(Dataset excerpt)

········

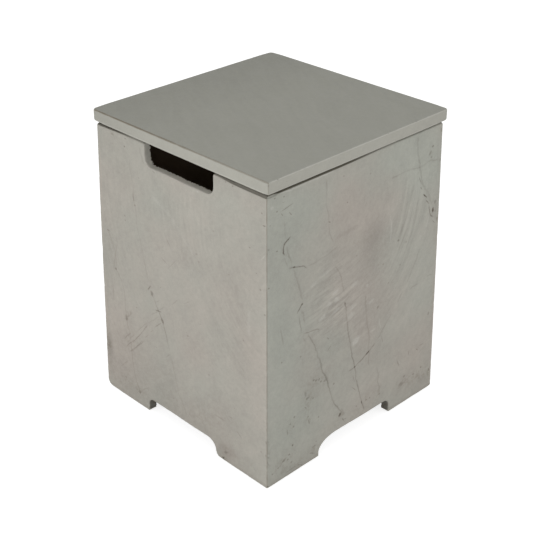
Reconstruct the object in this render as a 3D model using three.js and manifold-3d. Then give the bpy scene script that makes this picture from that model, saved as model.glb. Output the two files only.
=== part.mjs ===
// Propane tank cover table: a square hollow shell of moulded concrete with a lift-off slab on top.
// Millimetres, +Z up, origin on the floor under the middle. The handle slots face -Y and +Y.
import * as THREE from "three";
import { mergeVertices } from "three/addons/utils/BufferGeometryUtils.js";
import Module from "manifold-3d";

// Slab on top
const lidSide = 400;
const lidThickness = 20;
const lidCornerRadius = 5;
const lidEdgeRound = 3;
const lidOverhang = 3.3;

// Moulded shell, wider at the foot so that it leaves its mould
const shellHeight = 504;
const draftSpread = 7.8;
const rimWall = 12;
const footWall = 16;
const shellCornerRadius = 4;
const cavityCornerRadius = 14;
const rimRound = 3.5;
const footRound = 3;
const rimInnerRound = 2;

// Notches in the edges of the walls: a handle slot under the slab, an arch at each foot
const handleSlot = { width: 156, depth: 36, cornerRadius: 16, lipRadius: 5, offset: -5 };
const footArch = { width: 174, depth: 27, cornerRadius: 18, lipRadius: 6, offset: 0 };
const notchEdgeRound = 2;

// Rubber pads that the slab lies on, one in each corner of the rim
const bumperThickness = 3;
const bumperRadius = 5;
const bumperInset = 9.5;
const bumperEdgeRound = 1;
const bumperSeatGap = 0.3;

// Rubber angles under the slab, inside the corners of the opening
const locatorHeight = 14;
const locatorLeg = 42;
const locatorThickness = 8;
const locatorClearance = 3;
const locatorCornerRadius = 11;
const locatorLeadIn = 1.5;

// Rubber pads under the feet
const floorPadThickness = 2;
const floorPadRadius = 7;
const floorPadInset = 12;
const floorPadEdgeRound = 0.6;

// Cutters run past what they cut, and their rounded edges cross its surface at a slight angle
const overrun = 6;
const cutterProud = 0.05;

// How finely round stretches are divided, and the tightest corner left by an inset
const cornerSteps = 6;
const roundSteps = 4;
const notchSteps = 8;
const discSteps = 32;
const leastCornerShare = 0.125;
const mergeTolerance = 1e-5;
const quarterTurn = Math.PI / 2;

// Sizes that follow from the ones above
const rimHalf = lidSide / 2 - lidOverhang;
const footHalf = rimHalf + draftSpread;
const draftAngle = Math.atan(draftSpread / shellHeight);
const lidBottom = floorPadThickness + shellHeight + bumperSeatGap + bumperThickness;

const outerHalfAt = (z) => footHalf - (draftSpread * z) / shellHeight;
const wallAt = (z) => footWall + ((rimWall - footWall) * z) / shellHeight;
const cavityHalfAt = (z) => outerHalfAt(z) - wallAt(z);

const wasm = await Module();
wasm.setup();

// Points of a quarter round, from the start on the side to the end on the top
function quarterRound(radius) {
  return Array.from({ length: roundSteps + 1 }, (_, step) => {
    const angle = (step / roundSteps) * quarterTurn;
    return { inset: radius * (1 - Math.cos(angle)), drop: radius * (1 - Math.sin(angle)) };
  });
}

// Points of an arc round a centre, from one angle to another
function arc(x, y, radius, from, to, steps) {
  return Array.from({ length: steps + 1 }, (_, step) => {
    const angle = from + ((to - from) * step) / steps;
    return new THREE.Vector2(x + radius * Math.cos(angle), y + radius * Math.sin(angle));
  });
}

// Square with rounded corners, anticlockwise, with as many points at every size
function roundedSquare(half, radius) {
  const centre = half - radius;
  return [0, 1, 2, 3].flatMap((quarter) => {
    const x = quarter === 0 || quarter === 3 ? centre : -centre;
    const y = quarter < 2 ? centre : -centre;
    const from = quarter * quarterTurn;
    return arc(x, y, radius, from, from + quarterTurn, cornerSteps);
  });
}

// Corner radius left once a rounded square is drawn in
const insetCorner = (radius, inset) => Math.max(radius - inset, radius * leastCornerShare);

// Closed body through a stack of outlines with as many points each, lowest first
function loft(sections) {
  const count = sections[0].outline.length;
  const positions = sections.flatMap(({ outline, z }) => outline.flatMap((p) => [p.x, p.y, z]));
  const index = [];
  for (let level = 0; level + 1 < sections.length; level++)
    for (let i = 0; i < count; i++) {
      const a = level * count + i;
      const b = level * count + ((i + 1) % count);
      index.push(a, b, b + count, a, b + count, a + count);
    }
  const top = (sections.length - 1) * count;
  for (const [a, b, c] of THREE.ShapeUtils.triangulateShape(sections[0].outline, []))
    index.push(a, c, b);
  for (const [a, b, c] of THREE.ShapeUtils.triangulateShape(sections.at(-1).outline, []))
    index.push(top + a, top + b, top + c);
  const geometry = new THREE.BufferGeometry();
  geometry.setAttribute("position", new THREE.Float32BufferAttribute(positions, 3));
  return geometry.setIndex(index);
}

// Boolean work: a closed geometry as a solid, and a solid as a geometry
function solidFrom(geometry) {
  const merged = mergeVertices(geometry, mergeTolerance);
  const vertProperties = merged.attributes.position.array;
  const triVerts = new Uint32Array(merged.index.array);
  return new wasm.Manifold(new wasm.Mesh({ numProp: 3, vertProperties, triVerts }));
}

function geometryFrom(solid) {
  const mesh = solid.getMesh();
  const geometry = new THREE.BufferGeometry();
  geometry.setAttribute("position", new THREE.BufferAttribute(mesh.vertProperties, 3));
  return geometry.setIndex(new THREE.BufferAttribute(mesh.triVerts, 1));
}

// Square block whose half size follows its height, with its lower and upper edges rounded
function roundedBlock({ height, halfAt, cornerRadius, lowerRound, upperRound }) {
  const section = (z, inset) => ({
    outline: roundedSquare(halfAt(z) - inset, insetCorner(cornerRadius, inset)),
    z,
  });
  const lower = quarterRound(lowerRound).reverse();
  const upper = quarterRound(upperRound);
  return loft([
    ...lower.map(({ inset, drop }) => section(drop, inset)),
    ...upper.map(({ inset, drop }) => section(height - drop, inset)),
  ]);
}

// The hollow of the shell, open at both ends, with the inner edge of the rim eased
function cavity() {
  const section = (z, grow) => ({
    outline: roundedSquare(cavityHalfAt(z) + grow, cavityCornerRadius + grow),
    z,
  });
  const easing = quarterRound(rimInnerRound);
  return loft([
    section(-overrun, 0),
    ...easing.map(({ inset, drop }) => section(shellHeight - drop + cutterProud, inset)),
    section(shellHeight + overrun, rimInnerRound),
  ]);
}

// Half outline of a notch: x along the edge from its middle, y into the wall.
// The lip rolls from the edge into the notch, the corner from its side to its end.
function notchSide({ width, depth, cornerRadius, lipRadius }, grow) {
  const half = width / 2;
  const lip = arc(
    half + lipRadius, lipRadius - cutterProud, lipRadius - grow,
    -quarterTurn, -2 * quarterTurn, notchSteps,
  );
  const corner = arc(
    half - cornerRadius, depth - cornerRadius, cornerRadius + grow,
    0, quarterTurn, notchSteps,
  );
  const outside = new THREE.Vector2(half + lipRadius, -overrun);
  return [outside, ...lip, ...corner];
}

// Cutter for a notch, x along the edge, y into the wall and z out of the face, which it flares to meet
function notchCutter(notch) {
  const section = (z, grow) => {
    const right = notchSide(notch, grow);
    const left = right.map((p) => new THREE.Vector2(-p.x, p.y)).reverse();
    const outline = [...right, ...left];
    outline.forEach((p) => (p.x += notch.offset));
    return { outline, z };
  };
  const edge = Math.min(notchEdgeRound, notch.lipRadius / 2);
  return loft([
    section(-footWall - rimWall, 0),
    ...quarterRound(edge).map(({ inset, drop }) => section(cutterProud - drop, inset)),
    section(overrun, edge),
  ]);
}

// The moulded shell with its foot on z = 0
function coverShell() {
  let shell = solidFrom(
    roundedBlock({
      height: shellHeight,
      halfAt: outerHalfAt,
      cornerRadius: shellCornerRadius,
      lowerRound: footRound,
      upperRound: rimRound,
    }),
  ).subtract(solidFrom(cavity()));

  for (const side of [0, 1, 2, 3]) {
    const arch = notchCutter(footArch);
    arch.rotateX(quarterTurn - draftAngle);
    arch.translate(0, -footHalf, 0);
    arch.rotateZ(side * quarterTurn);
    shell = shell.subtract(solidFrom(arch));
  }

  for (const side of [0, 1]) {
    const slot = notchCutter(handleSlot);
    slot.rotateX(draftAngle - quarterTurn);
    slot.translate(0, rimHalf, shellHeight);
    slot.rotateZ(side * 2 * quarterTurn);
    shell = shell.subtract(solidFrom(slot));
  }
  return geometryFrom(shell);
}

// The slab with its underside on z = 0
function tableLid() {
  return roundedBlock({
    height: lidThickness,
    halfAt: () => lidSide / 2,
    cornerRadius: lidCornerRadius,
    lowerRound: lidEdgeRound,
    upperRound: lidEdgeRound,
  });
}

// Round pad that hangs below z = 0, with its lower edge rounded
function roundPad(radius, thickness, edgeRound) {
  const edge = quarterRound(edgeRound)
    .reverse()
    .map(({ inset, drop }) => new THREE.Vector2(radius - inset, drop - thickness));
  const profile = [
    new THREE.Vector2(0, -thickness),
    ...edge,
    new THREE.Vector2(radius, 0),
    new THREE.Vector2(0, 0),
  ];
  return new THREE.LatheGeometry(profile, discSteps).rotateX(quarterTurn);
}

// Angle that hangs below z = 0 in the corner of the opening towards +X +Y, with a lead-in below
function lidLocator() {
  const outer = cavityHalfAt(shellHeight) - locatorClearance;
  const section = (z, grow) => {
    const face = outer + grow;
    const end = outer - locatorLeg - grow;
    const back = outer - locatorThickness - grow;
    const radius = locatorCornerRadius + grow;
    const outline = [
      new THREE.Vector2(face, end),
      ...arc(face - radius, face - radius, radius, 0, quarterTurn, cornerSteps),
      new THREE.Vector2(end, face),
      new THREE.Vector2(end, back),
      new THREE.Vector2(back, back),
      new THREE.Vector2(back, end),
    ];
    return { outline, z };
  };
  return loft([
    section(-locatorHeight, -locatorLeadIn),
    section(locatorLeadIn - locatorHeight, 0),
    section(0, 0),
  ]);
}

// Finishes
const castConcrete = new THREE.MeshStandardMaterial({ color: 0xa5a198, roughness: 0.82, metalness: 0 });
const slabConcrete = new THREE.MeshStandardMaterial({ color: 0x9a9a92, roughness: 0.7, metalness: 0 });
const blackRubber = new THREE.MeshStandardMaterial({ color: 0x262626, roughness: 0.9, metalness: 0 });

function named(name, geometry, material) {
  const mesh = new THREE.Mesh(geometry, material);
  mesh.name = name;
  return mesh;
}

// The four corners, as turns about the middle
const corners = [0, 1, 2, 3].map((turn) => ({
  number: turn + 1,
  angle: turn * quarterTurn,
  x: turn === 0 || turn === 3 ? 1 : -1,
  y: turn < 2 ? 1 : -1,
}));

// Shell and the pads under its feet
const base = new THREE.Group();
base.position.z = floorPadThickness;
base.add(named("cover_shell", coverShell(), castConcrete));
for (const { number, x, y } of corners) {
  const pad = named(
    `floor_pad_${number}`,
    roundPad(floorPadRadius, floorPadThickness, floorPadEdgeRound),
    blackRubber,
  );
  const place = footHalf - floorPadInset;
  pad.position.set(x * place, y * place, 0);
  base.add(pad);
}

// Slab and what is glued under it
const lid = new THREE.Group();
lid.position.z = lidBottom;
lid.add(named("table_lid", tableLid(), slabConcrete));
for (const { number, angle, x, y } of corners) {
  const bumper = named(
    `lid_bumper_${number}`,
    roundPad(bumperRadius, bumperThickness, bumperEdgeRound),
    blackRubber,
  );
  const place = rimHalf - bumperInset;
  bumper.position.set(x * place, y * place, 0);
  lid.add(bumper);

  const locator = named(`lid_locator_${number}`, lidLocator(), blackRubber);
  locator.rotation.z = angle;
  lid.add(locator);
}

const propaneTankCoverTable = new THREE.Group();
propaneTankCoverTable.add(base, lid);

export default propaneTankCoverTable;
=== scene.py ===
# Looks of the propane tank cover table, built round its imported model. Metres, +Z up, slots facing -Y and +Y.
import math

import bmesh
import bpy
import numpy as np
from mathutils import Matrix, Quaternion, Vector, noise


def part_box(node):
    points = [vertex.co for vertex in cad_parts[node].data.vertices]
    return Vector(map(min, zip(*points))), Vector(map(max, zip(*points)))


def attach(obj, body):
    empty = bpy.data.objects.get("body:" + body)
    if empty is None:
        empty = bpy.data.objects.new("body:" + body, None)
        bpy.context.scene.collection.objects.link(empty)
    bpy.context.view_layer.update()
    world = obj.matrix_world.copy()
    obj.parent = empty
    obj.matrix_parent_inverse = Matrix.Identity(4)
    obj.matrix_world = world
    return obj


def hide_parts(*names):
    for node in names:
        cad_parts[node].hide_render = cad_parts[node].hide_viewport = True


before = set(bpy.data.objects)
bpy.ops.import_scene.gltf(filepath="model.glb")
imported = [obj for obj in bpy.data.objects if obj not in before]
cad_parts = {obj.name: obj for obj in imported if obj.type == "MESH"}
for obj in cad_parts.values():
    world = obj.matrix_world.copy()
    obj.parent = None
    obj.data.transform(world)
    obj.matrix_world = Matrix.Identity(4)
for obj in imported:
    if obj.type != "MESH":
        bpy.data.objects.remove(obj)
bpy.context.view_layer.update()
shellLow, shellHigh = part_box("cover_shell")
slabLow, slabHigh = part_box("table_lid")
mm = 0.001
quarterTurn = math.pi / 2
scene = bpy.context.scene


# Camera at the photograph's viewing angle

cameraLook = {
    "place": (1.2374, -1.2042, 1.1948),
    "azimuth": 45.907,
    "elevation": 27.153,
    "roll": -0.229,
    "lens": 78.365,
    "sensorWidth": 36.0,
    "shiftY": -0.0654,
}


def addCamera(look):
    azimuth = math.radians(look["azimuth"])
    elevation = math.radians(look["elevation"])
    level = math.cos(elevation)
    aim = Vector((-math.sin(azimuth) * level, math.cos(azimuth) * level, -math.sin(elevation)))
    lens = bpy.data.cameras.new("camera")
    lens.lens = look["lens"]
    lens.sensor_width = look["sensorWidth"]
    lens.shift_y = look["shiftY"]
    camera = bpy.data.objects.new("camera", lens)
    scene.collection.objects.link(camera)
    camera.location = look["place"]
    camera.rotation_mode = "QUATERNION"
    roll = Quaternion((0, 0, 1), math.radians(look["roll"]))
    camera.rotation_quaternion = aim.to_track_quat("-Z", "Y") @ roll
    scene.camera = camera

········

(The task)
Copy exactly the lines of the listing above, beginning at the line with "bpy.data.objects.remove(obj)" and ending at its final line; write out nothing else.

(Solved problem)
        bpy.data.objects.remove(obj)
bpy.context.view_layer.update()
shellLow, shellHigh = part_box("cover_shell")
slabLow, slabHigh = part_box("table_lid")
mm = 0.001
quarterTurn = math.pi / 2
scene = bpy.context.scene


# Camera at the photograph's viewing angle

cameraLook = {
    "place": (1.2374, -1.2042, 1.1948),
    "azimuth": 45.907,
    "elevation": 27.153,
    "roll": -0.229,
    "lens": 78.365,
    "sensorWidth": 36.0,
    "shiftY": -0.0654,
}


def addCamera(look):
    azimuth = math.radians(look["azimuth"])
    elevation = math.radians(look["elevation"])
    level = math.cos(elevation)
    aim = Vector((-math.sin(azimuth) * level, math.cos(azimuth) * level, -math.sin(elevation)))
    lens = bpy.data.cameras.new("camera")
    lens.lens = look["lens"]
    lens.sensor_width = look["sensorWidth"]
    lens.shift_y = look["shiftY"]
    camera = bpy.data.objects.new("camera", lens)
    scene.collection.objects.link(camera)
    camera.location = look["place"]
    camera.rotation_mode = "QUATERNION"
    roll = Quaternion((0, 0, 1), math.radians(look["roll"]))
    camera.rotation_quaternion = aim.to_track_quat("-Z", "Y") @ roll
    scene.camera = camera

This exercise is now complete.